Provided that whatever Spline1D does is GPU-friendly (and it may not be), then you may only need to convert df.taux / ρₒ to a CuArray prior to passing it to Spline1D. I don't know if this code would work, but as an example of something you might do:

using CUDA

kinematic_x_momentum_flux = Array(df.taux / ρₒ)
kinematic_x_momentum_flux = CuArray(kinematic_x_momentum_flux)

spl_taux  = Spline1D(secs, kinematic_x_momentum_flux, k=1)

The array secs may also need to be converted:

secs = CuArray(secs)

Spline1D may not work on the GPU, but there seem to be other options. A google search for "interpolation GPU julia" turned up this page:

https://juliagpu.org/2020-10-30-cuda_2.1/

which has instructions for using some CUDA built-in interpolation functionality.

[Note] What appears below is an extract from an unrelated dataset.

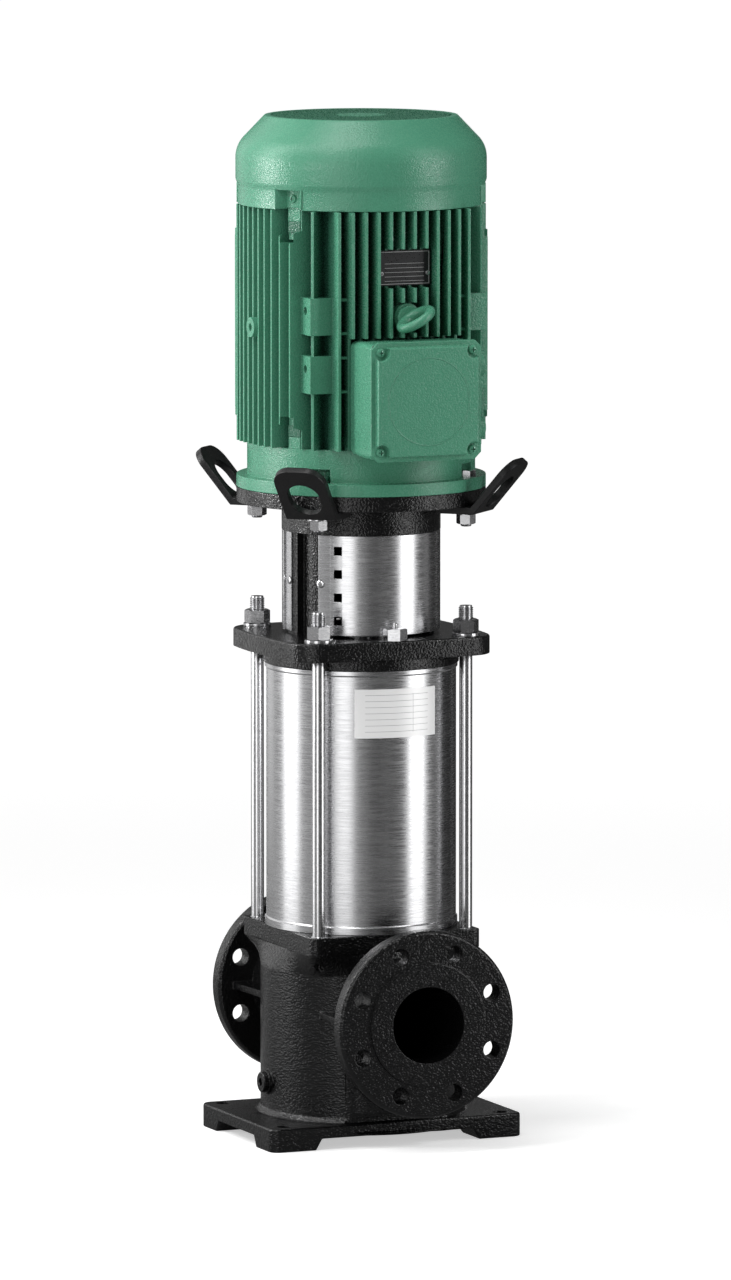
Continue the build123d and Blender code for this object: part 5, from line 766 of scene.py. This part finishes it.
# Between the fins of the frame the enamel lies thin and dark. It turns to the full green at
# their tips, which follow a rounded square.
ENAMEL_THIN = (0.020, 0.088, 0.054, 1.0)
TIPS_X = 0.1275
TIPS_Y = 0.1305
SQUARENESS = 2.55
frame_enamel = green_enamel.copy()
frame_enamel.name = "frame_enamel"
nodes, links = frame_enamel.node_tree.nodes, frame_enamel.node_tree.links
axes = object_axes(nodes, links)
powers = []
for axis, tip in (("X", TIPS_X), ("Y", TIPS_Y)):
    share = compute(nodes, links, "DIVIDE", from_value(nodes, links, axes[axis], 0), tip)
    powers.append(compute(nodes, links, "POWER", share, SQUARENESS))
total = compute(nodes, links, "ADD", *powers)
nearness = compute(nodes, links, "POWER", total, 1 / SQUARENESS)
full_green = nodes["Principled BSDF"].inputs["Base Color"].links[0].from_socket
shaded = nodes.new("ShaderNodeMix")
shaded.data_type = "RGBA"
shaded.inputs["A"].default_value = ENAMEL_THIN
links.new(full_green, shaded.inputs["B"])
spread(nodes, links, nearness, 0.0, 1.0, shaded.inputs["Factor"], 0.84, 0.99)
links.new(shaded.outputs["Result"], nodes["Principled BSDF"].inputs["Base Color"])
mount(welded_copy("motor_frame", 0.0004), frame_enamel, "motor_green", "pump", "motor_frame")
mount(welded_copy("rear_shield", 0.0005), green_enamel, "motor_green", "pump", "rear_shield")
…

In summary, if you're working with arrays on the GPU, you'll need to

• convert arrays to CuArray when using the GPU
• use interpolation / other functionality that's GPU-friendly

As a side note, a convenient way to program a script to be switchable from CPU to GPU easily is to include a line at the top like

DeviceArrayType = arch isa GPU ? CuArray : Array

and then use patterns like

data = Array(df.data)
data = convert(DeviceArrayType, data)

This allows you to switch between arch = GPU() and arch = CPU() with a single line at the top of your script.

As a side, side note, julia does not require you to put semi-colons to end lines!

Please don't be afraid to simply try running your script and reporting the error you get (if any!) With a concrete error, we can make concrete suggestions to solve your problem (without having to run the script ourselves, which is more work).

[sam12396]

Hi all!

Thank you for the helpful advice and sorry for my delayed response! I am using shared gpu resources on my school's HPC and have not been able to access any resources to test anything out yet so I will update here once I can get some testing done on my side. Thank you again for the help!